The MIRIAM Registry, a by-product of the MIRIAM Guidelines, is a database of namespaces and associated information that is used in the creation of uniform resource identifiers. It contains the set of community-approved namespaces for databases and resources serving, primarily, the biological sciences domain. These shared namespaces, when combined with 'data collection' identifiers, can be used to create globally unique identifiers for knowledge held in data repositories. For more information on the use of URIs to annotate models, see the specification of SBML Level 2 Version 2.
Semantic Automated Discovery and Integration (SADI) is a lightweight set of fully standards-compliant Semantic Web service design patterns that simplify the publication of services of the type commonly found in bioinformatics and other scientific domains. SADI services utilize Semantic Web technologies at every level of the Web services "stack". Services are described in OWL-DL, where the property restrictions in OWL classes are used to define the properties expected of the input and output data. Invocation of SADI Services is achieved through HTTP POST of RDF data representing OWL Individuals ('instances') of the defined input OWL Class, and the resulting output data will be OWL Individuals of the defined output OWL Class.

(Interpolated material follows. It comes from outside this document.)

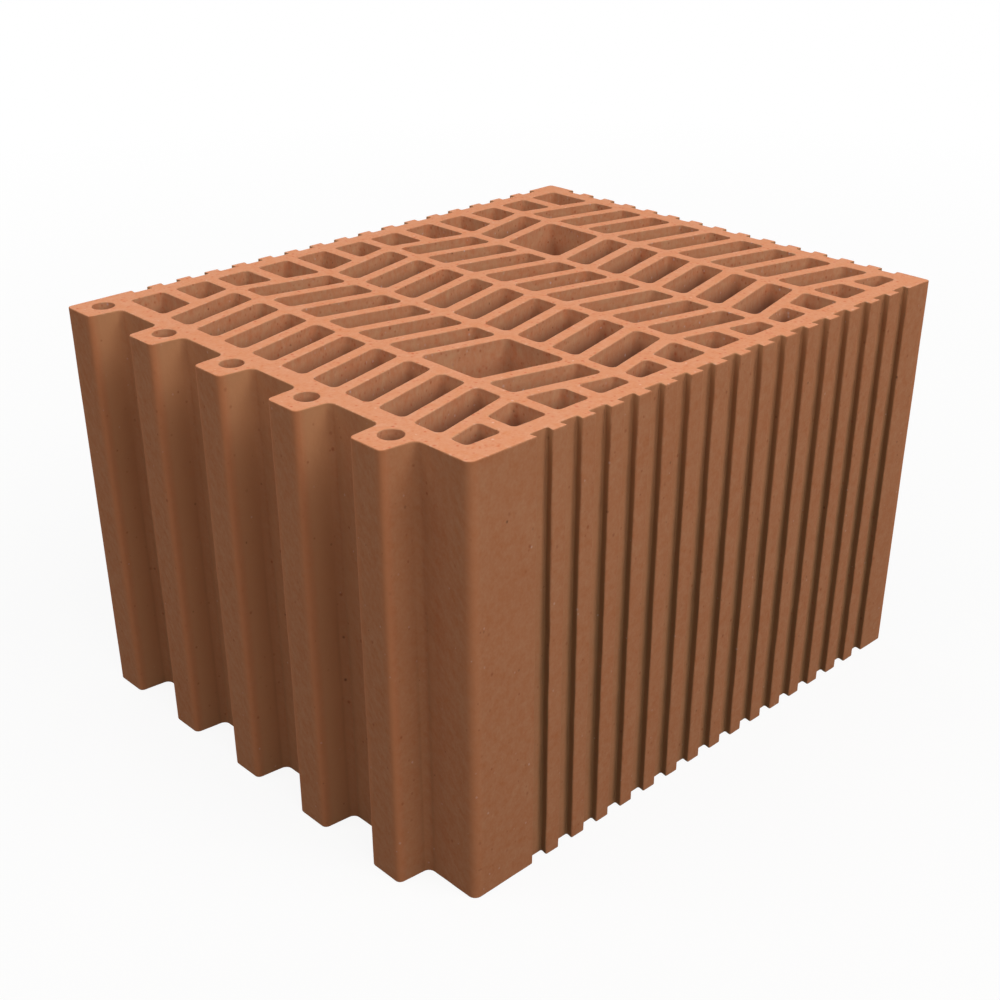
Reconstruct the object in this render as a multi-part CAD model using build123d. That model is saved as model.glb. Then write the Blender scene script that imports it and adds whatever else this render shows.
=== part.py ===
from build123d import *
import math
import os

# Overall size, in millimetres. The block stands on one bed face, with its length along X,
# the thickness of the wall it makes along Y and its height along Z.
LENGTH = 300.0
THICKNESS = 240.0
HEIGHT = 190.0

# Tongues on the -X end, drafted towards their tips. The first one is flush with the +Y
# face, and the margin is from the -Y face to the middle of the last one.
TONGUES = 5
TONGUE_REACH = 15.0
TONGUE_MARGIN = 37.0
TONGUE_TIP_WIDTH = 17.4
TONGUE_ROOT_WIDTH = 20.4
TONGUE_TIP_RADIUS = 2.5
TONGUE_ROOT_RADIUS = 3.0
TONGUE_HOLE_RADIUS = 4.9
TONGUE_HOLE_FROM_TIP = 12.1

# Corners of the outline
CORNER_RADIUS = 3.5
GROOVED_CORNER_RADIUS = 1.8

# Dovetail grooves that hold the plaster, on the -Y, +X and +Y faces. The margin is from
# each end of a face to the middle of its outermost groove, and the pitch is adjusted to
# suit the face. The -Y face leaves out its grooves nearest to the tongues.
GROOVE_MOUTH = 7.5
GROOVE_FLOOR = 8.9
GROOVE_DEPTH = 3.4
GROOVE_MARGIN = 21.15
GROOVE_PITCH = 15.2
GROOVES_LEFT_OUT = 1

# Walls and webs between the cells
TONGUE_WALL = 9.5
END_WALL = 10.5
SIDE_WALL = 11.7
COLUMN_WEB = 5.7
ROW_WEB = 5.9
SPLIT_WEB = 6.2

# Columns of slanted cells, which lean the other way in every second column
COLUMNS = 6
ROWS = 9
SLANT = 13.6
NEAR_CELL = 12.8
FAR_CELL = 21.1
CELL_RADIUS = 2.4
SMALL_CELL_RADIUS = 2.0

# Grip holes: a column, the lower of its two joined rows and the count of rows joined
GRIPS = [(1, 1), (4, 6)]
GRIP_ROWS = 2
GRIP_RADIUS = 2.8

# Faces of the block that the rest is measured from
X_TIP = -LENGTH / 2
X_ROOT = X_TIP + TONGUE_REACH
X_END = LENGTH / 2
Y_NEAR = -THICKNESS / 2
Y_FAR = THICKNESS / 2


def rounded_wire(corners, two_flats=False):
    """A closed wire through (x, y, radius) corners, each one rounded by its radius.
    With two_flats, two short flats from end to end of each arc stand for it."""
    count = len(corners)
    starts = []
    ends = []
    middles = []
    for i in range(count):
        here = Vector(corners[i][0], corners[i][1])
        before = Vector(corners[i - 1][0], corners[i - 1][1])
        after = Vector(corners[(i + 1) % count][0], corners[(i + 1) % count][1])
        radius = corners[i][2]
        back = (before - here).normalized()
        ahead = (after - here).normalized()
        half_angle = math.acos(max(-1.0, min(1.0, back.dot(ahead)))) / 2
        trim = radius / math.tan(half_angle)
        bisector = (back + ahead).normalized()
        starts.append(here + back * trim)
        ends.append(here + ahead * trim)
        middles.append(here + bisector * (radius / math.sin(half_angle) - radius))
    edges = []
    for i in range(count):
        if corners[i][2] > 0 and two_flats:
            edges.append(Line(starts[i], middles[i]))
            edges.append(Line(middles[i], ends[i]))
        elif corners[i][2] > 0:
            edges.append(ThreePointArc(starts[i], middles[i], ends[i]))
        edges.append(Line(ends[i], starts[(i + 1) % count]))
    return Wire(edges)


def evenly(first, last, spaces):
    """Places from first to last with so many equal spaces between them."""
    return [first + (last - first) * i / spaces for i in range(spaces + 1)]


def groove_centres(low, high):
    """Evenly spaced grooves along a face that runs from low to high."""
    first = low + GROOVE_MARGIN
    last = high - GROOVE_MARGIN
    return evenly(first, last, round((last - first) / GROOVE_PITCH))


def groove_corners(centre, turn):
    """Four sharp corners of one dovetail groove as (along the face, depth)."""
    mouth = turn * GROOVE_MOUTH / 2
    floor = turn * GROOVE_FLOOR / 2
    return [
        (centre - mouth, 0.0),
        (centre - floor, GROOVE_DEPTH),
        (centre + floor, GROOVE_DEPTH),
        (centre + mouth, 0.0),
    ]


def tongue_centres():
    """Middles of the tongues along Y, from the +Y face to the -Y face."""
    return evenly(Y_FAR - TONGUE_ROOT_WIDTH / 2, Y_NEAR + TONGUE_MARGIN, TONGUES - 1)


def outline():
    """The outer wire, anticlockwise from the -X -Y corner."""
    side = groove_centres(X_ROOT, X_END)
    end = groove_centres(Y_NEAR, Y_FAR)
    corners = [(X_ROOT, Y_NEAR, CORNER_RADIUS)]
    for centre in side[GROOVES_LEFT_OUT:]:
        for along, depth in groove_corners(centre, 1):
            corners.append((along, Y_NEAR + depth, 0.0))
    corners.append((X_END, Y_NEAR, GROOVED_CORNER_RADIUS))
    for centre in end:
        for along, depth in groove_corners(centre, 1):
            corners.append((X_END - depth, along, 0.0))
    corners.append((X_END, Y_FAR, GROOVED_CORNER_RADIUS))
    for centre in reversed(side):
        for along, depth in groove_corners(centre, -1):
            corners.append((along, Y_FAR - depth, 0.0))
    corners.append((X_TIP, Y_FAR, TONGUE_TIP_RADIUS))
    tip = TONGUE_TIP_WIDTH / 2
    root = TONGUE_ROOT_WIDTH / 2
    for index, centre in enumerate(tongue_centres()):
        if index > 0:
            corners.append((X_ROOT, centre + root, TONGUE_ROOT_RADIUS))
            corners.append((X_TIP, centre + tip, TONGUE_TIP_RADIUS))
        corners.append((X_TIP, centre - tip, TONGUE_TIP_RADIUS))
        corners.append((X_ROOT, centre - root, TONGUE_ROOT_RADIUS))
    return rounded_wire(corners)


def cell_corners(x_middle, left, right, low, high, low_rise, high_rise, radius):
    """Corners of a cell between two X values. low and high are its Y values at x_middle,
    and each of its two long sides climbs by its own rise for every millimetre along X."""
    return [
        (left, low + low_rise * (left - x_middle), radius),
        (right, low + low_rise * (right - x_middle), radius),
        (right, high + high_rise * (right - x_middle), radius),
        (left, high + high_rise * (left - x_middle), radius),
    ]


def cells():
    """All the cells of the section: slanted rows, grip holes and the split end rows."""
    first = X_ROOT + TONGUE_WALL
    width = (X_END - END_WALL - first - (COLUMNS - 1) * COLUMN_WEB) / COLUMNS
    field_low = Y_NEAR + SIDE_WALL + NEAR_CELL
    field_high = Y_FAR - SIDE_WALL - FAR_CELL
    pitch = (field_high - field_low - ROW_WEB) / ROWS
    height = pitch - ROW_WEB
    wires = []
    for column in range(COLUMNS):
        left = first + column * (width + COLUMN_WEB)
        right = left + width
        middle = left + width / 2
        rise = math.tan(math.radians(SLANT)) * (-1) ** column
        row = 0
        while row < ROWS:
            low = field_low + ROW_WEB + row * pitch
            joined = GRIP_ROWS if (column, row) in GRIPS else 1
            high = low + height + (joined - 1) * pitch
            radius = GRIP_RADIUS if joined > 1 else CELL_RADIUS
            corners = cell_corners(middle, left, right, low, high, rise, rise, radius)
            wires.append(rounded_wire(corners))
            row += joined
        halves = [(left, middle - SPLIT_WEB / 2), (middle + SPLIT_WEB / 2, right)]
        ends = [
            (Y_NEAR + SIDE_WALL, field_low, 0.0, rise),
            (field_high, Y_FAR - SIDE_WALL, rise, 0.0),
        ]
        for x0, x1 in halves:
            for low, high, low_rise, high_rise in ends:
                corners = cell_corners(
                    middle, x0, x1, low, high, low_rise, high_rise, SMALL_CELL_RADIUS
                )
                wires.append(rounded_wire(corners, two_flats=True))
    return wires


def tongue_holes():
    """One round hole through the height of each tongue."""
    x = X_TIP + TONGUE_HOLE_FROM_TIP
    return [
        Wire([CenterArc((x, y), TONGUE_HOLE_RADIUS, 0, 360)]) for y in tongue_centres()
    ]


def clay_block():
    """The whole block: its section drawn once and drawn up to its height."""
    section = Face(outline(), cells() + tongue_holes())
    return extrude(section, HEIGHT, dir=(0, 0, 1))


os.makedirs("parts", exist_ok=True)
block = clay_block()
export_step(block, "parts/clay_block.step")
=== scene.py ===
"""Looks of a hollow clay wall block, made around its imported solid. All lengths are in metres."""
import math
import random

import bmesh
import bpy
import numpy as np
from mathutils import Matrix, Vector, noise
from mathutils.geometry import delaunay_2d_cdt


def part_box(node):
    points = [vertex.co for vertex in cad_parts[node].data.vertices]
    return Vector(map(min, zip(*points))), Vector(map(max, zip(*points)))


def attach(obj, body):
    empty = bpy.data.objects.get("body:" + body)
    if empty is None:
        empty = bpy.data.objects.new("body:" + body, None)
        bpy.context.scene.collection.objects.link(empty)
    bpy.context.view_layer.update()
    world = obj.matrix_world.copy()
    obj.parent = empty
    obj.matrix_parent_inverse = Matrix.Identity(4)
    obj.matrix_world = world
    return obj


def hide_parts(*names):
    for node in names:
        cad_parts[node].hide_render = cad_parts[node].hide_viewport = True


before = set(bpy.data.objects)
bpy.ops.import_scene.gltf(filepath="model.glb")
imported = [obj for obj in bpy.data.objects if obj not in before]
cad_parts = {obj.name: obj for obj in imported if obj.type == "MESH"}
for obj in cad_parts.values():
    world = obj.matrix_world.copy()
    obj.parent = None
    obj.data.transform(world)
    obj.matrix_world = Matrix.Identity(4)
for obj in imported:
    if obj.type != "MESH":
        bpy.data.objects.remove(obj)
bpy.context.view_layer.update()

MM = 0.001

# The block in the frame
NODE = "clay_block"
BODY = "root"
block_low, block_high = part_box(NODE)
HEIGHT = block_high.z - block_low.z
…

The European Legislation Identifier (ELI) ontology is a vocabulary for representing metadata about national and European Union (EU) legislation. It is designed to provide a standardized way to identify and describe the context and content of national or EU legislation, including its purpose, scope, relationships with other legislations and legal basis. This will guarantee easier identification, access, exchange and reuse of legislation for public authorities, professional users, academics and citizens. ELI paves the way for knowledge graphs, based on semantic web standards, of legal gazettes and official journals.
Identifiers.org is a project providing stable and perennial identifiers for data records used in the Life Sciences. The identifiers are provided in the form of Uniform Resource Identifiers (URIs). Identifiers.org is also a resolving system, that relies on collections listed in the MIRIAM Registry to provide direct access to different instances of the identified records.

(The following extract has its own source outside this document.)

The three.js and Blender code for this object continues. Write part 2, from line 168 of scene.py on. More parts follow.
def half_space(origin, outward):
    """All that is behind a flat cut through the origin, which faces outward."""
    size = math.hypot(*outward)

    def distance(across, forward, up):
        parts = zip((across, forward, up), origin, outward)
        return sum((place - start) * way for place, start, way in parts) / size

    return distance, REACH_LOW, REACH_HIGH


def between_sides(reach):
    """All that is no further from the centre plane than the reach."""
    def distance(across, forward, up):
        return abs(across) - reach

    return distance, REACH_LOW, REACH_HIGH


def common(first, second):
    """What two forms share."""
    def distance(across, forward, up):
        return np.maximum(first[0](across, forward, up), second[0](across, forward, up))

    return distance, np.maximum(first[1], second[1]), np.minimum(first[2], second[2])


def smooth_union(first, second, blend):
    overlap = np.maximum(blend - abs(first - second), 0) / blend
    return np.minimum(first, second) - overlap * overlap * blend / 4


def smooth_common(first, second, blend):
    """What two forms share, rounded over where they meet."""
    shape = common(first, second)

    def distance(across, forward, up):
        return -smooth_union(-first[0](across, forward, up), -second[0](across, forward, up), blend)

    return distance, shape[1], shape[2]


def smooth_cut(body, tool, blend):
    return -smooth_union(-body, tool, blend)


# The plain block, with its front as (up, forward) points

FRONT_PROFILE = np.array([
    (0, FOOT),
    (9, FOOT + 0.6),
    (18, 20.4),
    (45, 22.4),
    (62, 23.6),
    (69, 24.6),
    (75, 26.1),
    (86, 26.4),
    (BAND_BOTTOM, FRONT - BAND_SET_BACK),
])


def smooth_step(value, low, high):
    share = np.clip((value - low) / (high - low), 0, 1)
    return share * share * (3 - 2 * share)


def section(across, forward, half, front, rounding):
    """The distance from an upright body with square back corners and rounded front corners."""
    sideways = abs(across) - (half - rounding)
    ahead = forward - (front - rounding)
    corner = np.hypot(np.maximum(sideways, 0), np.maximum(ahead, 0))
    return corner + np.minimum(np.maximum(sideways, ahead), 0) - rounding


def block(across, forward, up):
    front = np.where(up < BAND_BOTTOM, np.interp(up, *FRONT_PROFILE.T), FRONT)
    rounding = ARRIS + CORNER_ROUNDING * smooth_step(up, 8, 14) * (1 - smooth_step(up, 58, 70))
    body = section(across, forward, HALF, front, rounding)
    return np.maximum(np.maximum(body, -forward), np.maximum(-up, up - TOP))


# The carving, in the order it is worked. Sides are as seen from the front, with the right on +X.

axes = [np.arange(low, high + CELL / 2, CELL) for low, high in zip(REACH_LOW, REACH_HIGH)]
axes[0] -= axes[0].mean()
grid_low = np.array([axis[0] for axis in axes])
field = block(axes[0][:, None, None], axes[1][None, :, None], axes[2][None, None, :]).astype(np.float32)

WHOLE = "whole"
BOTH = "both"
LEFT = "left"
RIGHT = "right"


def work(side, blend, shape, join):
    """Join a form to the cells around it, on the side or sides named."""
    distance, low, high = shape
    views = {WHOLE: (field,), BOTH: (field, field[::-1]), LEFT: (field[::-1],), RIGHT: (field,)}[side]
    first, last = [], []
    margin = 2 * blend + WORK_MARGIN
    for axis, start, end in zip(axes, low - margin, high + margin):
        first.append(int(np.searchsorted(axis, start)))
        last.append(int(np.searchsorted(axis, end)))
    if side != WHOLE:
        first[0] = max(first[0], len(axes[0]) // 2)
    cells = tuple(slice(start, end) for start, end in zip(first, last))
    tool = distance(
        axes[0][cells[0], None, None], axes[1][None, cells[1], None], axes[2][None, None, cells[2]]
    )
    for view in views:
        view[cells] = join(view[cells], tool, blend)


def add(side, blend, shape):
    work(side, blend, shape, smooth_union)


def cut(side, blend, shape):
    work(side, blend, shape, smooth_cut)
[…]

The Thing Description (TD) (or W3C WoT Thing Description (TD)) is a royalty-free, open information model with a JSON based representation format for the Internet of Things (IoT). A TD provides a unified way to describe the capabilities of an IoT device or service with its offered data model and functions, protocol usage, and further metadata. Using Thing Descriptions help reduce the complexity of integrating IoT devices and their capabilities into IoT applications.